What you have to do: Write out each line beneath this one exactly as it reads.
— Start of Information shown —
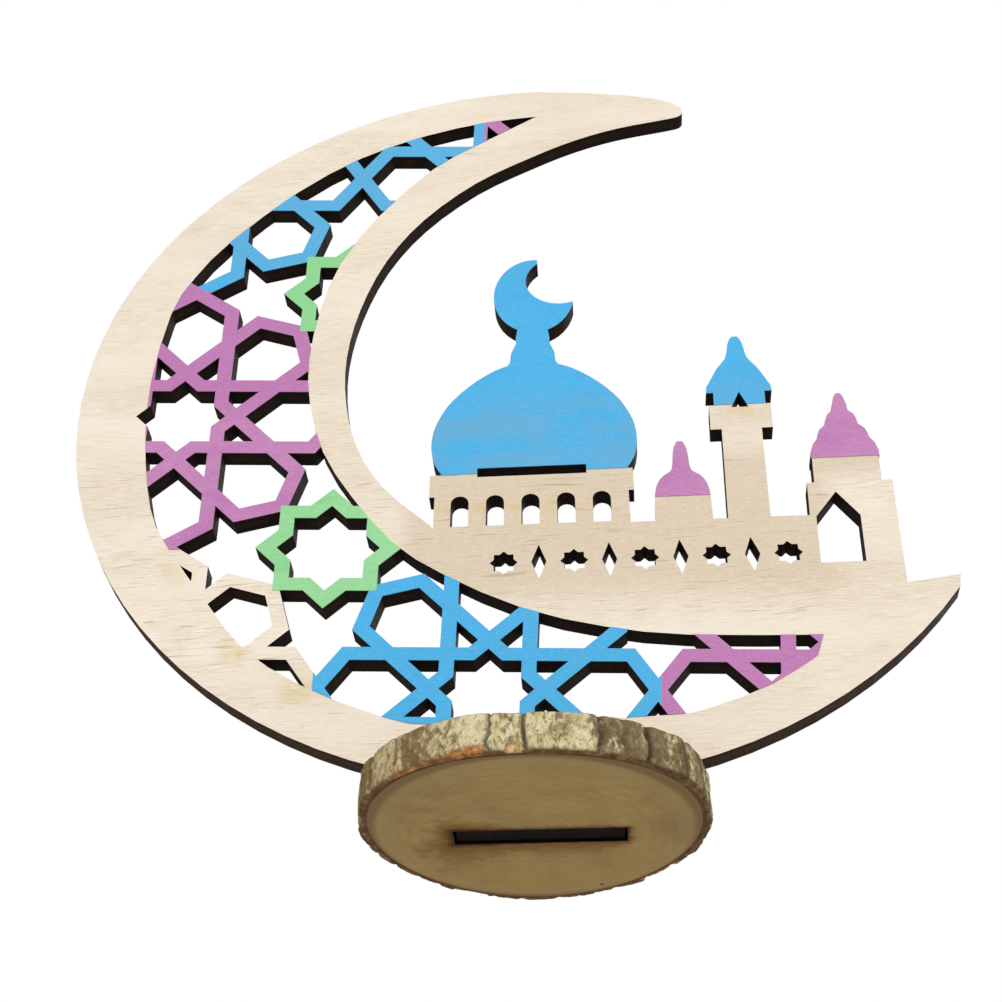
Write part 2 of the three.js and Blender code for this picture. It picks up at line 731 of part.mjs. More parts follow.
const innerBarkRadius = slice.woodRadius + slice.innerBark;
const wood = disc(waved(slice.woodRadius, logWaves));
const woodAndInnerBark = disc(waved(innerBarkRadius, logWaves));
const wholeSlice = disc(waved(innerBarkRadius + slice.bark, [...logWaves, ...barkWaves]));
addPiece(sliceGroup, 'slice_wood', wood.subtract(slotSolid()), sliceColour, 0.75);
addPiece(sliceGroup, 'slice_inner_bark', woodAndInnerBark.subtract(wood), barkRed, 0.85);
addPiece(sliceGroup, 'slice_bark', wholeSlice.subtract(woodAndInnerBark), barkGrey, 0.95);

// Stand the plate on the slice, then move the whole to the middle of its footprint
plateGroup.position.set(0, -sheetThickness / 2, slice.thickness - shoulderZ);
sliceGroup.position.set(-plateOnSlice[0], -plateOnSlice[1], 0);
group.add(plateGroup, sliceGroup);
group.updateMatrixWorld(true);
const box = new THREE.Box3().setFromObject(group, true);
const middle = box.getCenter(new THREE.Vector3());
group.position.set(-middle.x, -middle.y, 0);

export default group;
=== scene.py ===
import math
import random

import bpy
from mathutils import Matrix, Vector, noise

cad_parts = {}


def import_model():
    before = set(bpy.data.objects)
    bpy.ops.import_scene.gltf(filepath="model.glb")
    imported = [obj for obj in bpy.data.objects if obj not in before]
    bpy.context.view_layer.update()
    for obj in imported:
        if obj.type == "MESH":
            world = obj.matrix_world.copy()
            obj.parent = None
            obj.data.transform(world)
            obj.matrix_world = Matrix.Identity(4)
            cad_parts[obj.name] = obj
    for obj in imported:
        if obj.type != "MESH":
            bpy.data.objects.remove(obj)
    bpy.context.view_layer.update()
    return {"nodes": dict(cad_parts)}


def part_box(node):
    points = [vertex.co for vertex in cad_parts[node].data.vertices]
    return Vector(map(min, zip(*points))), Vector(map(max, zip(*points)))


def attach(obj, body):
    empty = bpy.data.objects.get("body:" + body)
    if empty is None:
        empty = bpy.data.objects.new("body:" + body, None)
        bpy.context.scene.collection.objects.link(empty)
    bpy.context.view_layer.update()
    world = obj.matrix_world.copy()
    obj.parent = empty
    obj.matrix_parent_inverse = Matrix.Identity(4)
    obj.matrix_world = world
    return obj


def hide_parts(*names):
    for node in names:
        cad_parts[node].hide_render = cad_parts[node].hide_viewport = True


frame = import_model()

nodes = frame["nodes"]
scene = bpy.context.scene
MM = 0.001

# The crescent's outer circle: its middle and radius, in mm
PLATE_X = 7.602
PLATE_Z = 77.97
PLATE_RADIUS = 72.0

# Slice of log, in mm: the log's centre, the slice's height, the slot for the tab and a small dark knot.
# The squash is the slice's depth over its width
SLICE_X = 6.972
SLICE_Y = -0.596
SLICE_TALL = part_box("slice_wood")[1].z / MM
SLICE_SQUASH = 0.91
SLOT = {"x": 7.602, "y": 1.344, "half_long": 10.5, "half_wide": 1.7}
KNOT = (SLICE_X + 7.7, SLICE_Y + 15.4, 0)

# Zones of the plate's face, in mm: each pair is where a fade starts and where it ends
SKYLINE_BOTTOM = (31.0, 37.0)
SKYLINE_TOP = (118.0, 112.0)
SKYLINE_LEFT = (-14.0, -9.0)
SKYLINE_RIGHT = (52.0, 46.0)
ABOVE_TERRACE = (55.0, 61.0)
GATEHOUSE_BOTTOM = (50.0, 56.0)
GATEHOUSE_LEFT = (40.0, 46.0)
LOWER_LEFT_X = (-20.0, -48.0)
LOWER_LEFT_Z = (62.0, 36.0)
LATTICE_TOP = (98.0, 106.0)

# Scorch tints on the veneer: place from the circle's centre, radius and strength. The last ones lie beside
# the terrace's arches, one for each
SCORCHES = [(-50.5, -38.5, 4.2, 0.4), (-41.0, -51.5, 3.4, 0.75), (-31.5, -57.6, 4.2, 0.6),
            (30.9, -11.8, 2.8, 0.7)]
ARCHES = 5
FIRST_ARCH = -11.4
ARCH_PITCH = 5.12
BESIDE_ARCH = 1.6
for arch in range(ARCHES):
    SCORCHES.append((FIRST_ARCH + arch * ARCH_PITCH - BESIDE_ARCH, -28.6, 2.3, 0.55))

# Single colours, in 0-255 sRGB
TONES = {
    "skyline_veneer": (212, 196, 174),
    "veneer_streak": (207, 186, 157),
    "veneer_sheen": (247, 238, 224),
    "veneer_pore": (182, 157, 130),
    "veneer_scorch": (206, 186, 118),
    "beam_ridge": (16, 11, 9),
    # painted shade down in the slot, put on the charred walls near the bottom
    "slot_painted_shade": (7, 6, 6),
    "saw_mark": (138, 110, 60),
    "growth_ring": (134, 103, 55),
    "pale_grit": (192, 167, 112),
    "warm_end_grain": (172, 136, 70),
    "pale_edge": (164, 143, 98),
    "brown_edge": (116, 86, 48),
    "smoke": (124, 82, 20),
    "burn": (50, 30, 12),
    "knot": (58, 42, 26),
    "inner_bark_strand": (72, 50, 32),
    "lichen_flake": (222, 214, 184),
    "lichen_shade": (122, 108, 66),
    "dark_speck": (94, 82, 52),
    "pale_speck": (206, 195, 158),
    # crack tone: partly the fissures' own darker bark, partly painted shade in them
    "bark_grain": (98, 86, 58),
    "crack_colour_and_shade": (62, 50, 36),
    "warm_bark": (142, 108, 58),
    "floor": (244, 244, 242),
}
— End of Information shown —
Output below:
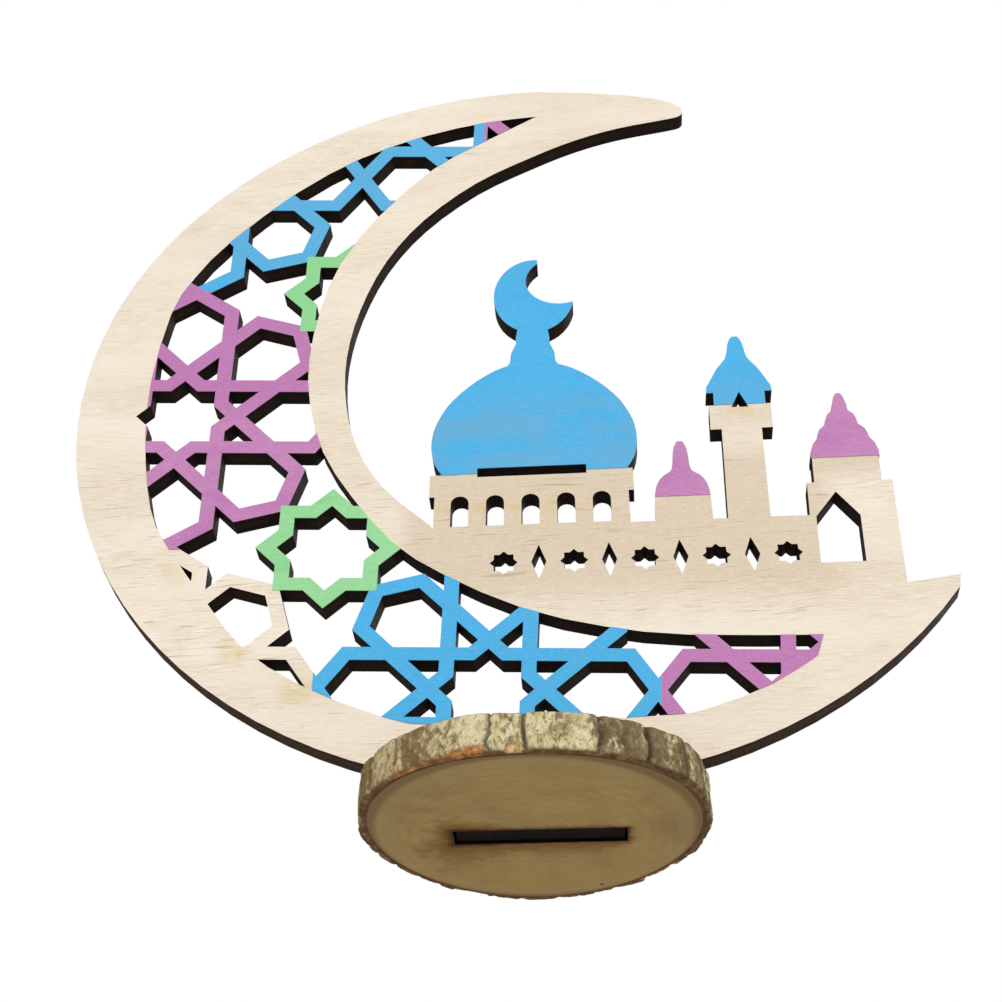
Write part 2 of the three.js and Blender code for this picture. It picks up at line 731 of part.mjs. More parts follow.
const innerBarkRadius = slice.woodRadius + slice.innerBark;
const wood = disc(waved(slice.woodRadius, logWaves));
const woodAndInnerBark = disc(waved(innerBarkRadius, logWaves));
const wholeSlice = disc(waved(innerBarkRadius + slice.bark, [...logWaves, ...barkWaves]));
addPiece(sliceGroup, 'slice_wood', wood.subtract(slotSolid()), sliceColour, 0.75);
addPiece(sliceGroup, 'slice_inner_bark', woodAndInnerBark.subtract(wood), barkRed, 0.85);
addPiece(sliceGroup, 'slice_bark', wholeSlice.subtract(woodAndInnerBark), barkGrey, 0.95);

// Stand the plate on the slice, then move the whole to the middle of its footprint
plateGroup.position.set(0, -sheetThickness / 2, slice.thickness - shoulderZ);
sliceGroup.position.set(-plateOnSlice[0], -plateOnSlice[1], 0);
group.add(plateGroup, sliceGroup);
group.updateMatrixWorld(true);
const box = new THREE.Box3().setFromObject(group, true);
const middle = box.getCenter(new THREE.Vector3());
group.position.set(-middle.x, -middle.y, 0);

export default group;
=== scene.py ===
import math
import random

import bpy
from mathutils import Matrix, Vector, noise

cad_parts = {}


def import_model():
    before = set(bpy.data.objects)
    bpy.ops.import_scene.gltf(filepath="model.glb")
    imported = [obj for obj in bpy.data.objects if obj not in before]
    bpy.context.view_layer.update()
    for obj in imported:
        if obj.type == "MESH":
            world = obj.matrix_world.copy()
            obj.parent = None
            obj.data.transform(world)
            obj.matrix_world = Matrix.Identity(4)
            cad_parts[obj.name] = obj
    for obj in imported:
        if obj.type != "MESH":
            bpy.data.objects.remove(obj)
    bpy.context.view_layer.update()
    return {"nodes": dict(cad_parts)}


def part_box(node):
    points = [vertex.co for vertex in cad_parts[node].data.vertices]
    return Vector(map(min, zip(*points))), Vector(map(max, zip(*points)))


def attach(obj, body):
    empty = bpy.data.objects.get("body:" + body)
    if empty is None:
        empty = bpy.data.objects.new("body:" + body, None)
        bpy.context.scene.collection.objects.link(empty)
    bpy.context.view_layer.update()
    world = obj.matrix_world.copy()
    obj.parent = empty
    obj.matrix_parent_inverse = Matrix.Identity(4)
    obj.matrix_world = world
    return obj


def hide_parts(*names):
    for node in names:
        cad_parts[node].hide_render = cad_parts[node].hide_viewport = True


frame = import_model()

nodes = frame["nodes"]
scene = bpy.context.scene
MM = 0.001

# The crescent's outer circle: its middle and radius, in mm
PLATE_X = 7.602
PLATE_Z = 77.97
PLATE_RADIUS = 72.0

# Slice of log, in mm: the log's centre, the slice's height, the slot for the tab and a small dark knot.
# The squash is the slice's depth over its width
SLICE_X = 6.972
SLICE_Y = -0.596
SLICE_TALL = part_box("slice_wood")[1].z / MM
SLICE_SQUASH = 0.91
SLOT = {"x": 7.602, "y": 1.344, "half_long": 10.5, "half_wide": 1.7}
KNOT = (SLICE_X + 7.7, SLICE_Y + 15.4, 0)

# Zones of the plate's face, in mm: each pair is where a fade starts and where it ends
SKYLINE_BOTTOM = (31.0, 37.0)
SKYLINE_TOP = (118.0, 112.0)
SKYLINE_LEFT = (-14.0, -9.0)
SKYLINE_RIGHT = (52.0, 46.0)
ABOVE_TERRACE = (55.0, 61.0)
GATEHOUSE_BOTTOM = (50.0, 56.0)
GATEHOUSE_LEFT = (40.0, 46.0)
LOWER_LEFT_X = (-20.0, -48.0)
LOWER_LEFT_Z = (62.0, 36.0)
LATTICE_TOP = (98.0, 106.0)

# Scorch tints on the veneer: place from the circle's centre, radius and strength. The last ones lie beside
# the terrace's arches, one for each
SCORCHES = [(-50.5, -38.5, 4.2, 0.4), (-41.0, -51.5, 3.4, 0.75), (-31.5, -57.6, 4.2, 0.6),
            (30.9, -11.8, 2.8, 0.7)]
ARCHES = 5
FIRST_ARCH = -11.4
ARCH_PITCH = 5.12
BESIDE_ARCH = 1.6
for arch in range(ARCHES):
    SCORCHES.append((FIRST_ARCH + arch * ARCH_PITCH - BESIDE_ARCH, -28.6, 2.3, 0.55))

# Single colours, in 0-255 sRGB
TONES = {
    "skyline_veneer": (212, 196, 174),
    "veneer_streak": (207, 186, 157),
    "veneer_sheen": (247, 238, 224),
    "veneer_pore": (182, 157, 130),
    "veneer_scorch": (206, 186, 118),
    "beam_ridge": (16, 11, 9),
    # painted shade down in the slot, put on the charred walls near the bottom
    "slot_painted_shade": (7, 6, 6),
    "saw_mark": (138, 110, 60),
    "growth_ring": (134, 103, 55),
    "pale_grit": (192, 167, 112),
    "warm_end_grain": (172, 136, 70),
    "pale_edge": (164, 143, 98),
    "brown_edge": (116, 86, 48),
    "smoke": (124, 82, 20),
    "burn": (50, 30, 12),
    "knot": (58, 42, 26),
    "inner_bark_strand": (72, 50, 32),
    "lichen_flake": (222, 214, 184),
    "lichen_shade": (122, 108, 66),
    "dark_speck": (94, 82, 52),
    "pale_speck": (206, 195, 158),
    # crack tone: partly the fissures' own darker bark, partly painted shade in them
    "bark_grain": (98, 86, 58),
    "crack_colour_and_shade": (62, 50, 36),
    "warm_bark": (142, 108, 58),
    "floor": (244, 244, 242),
}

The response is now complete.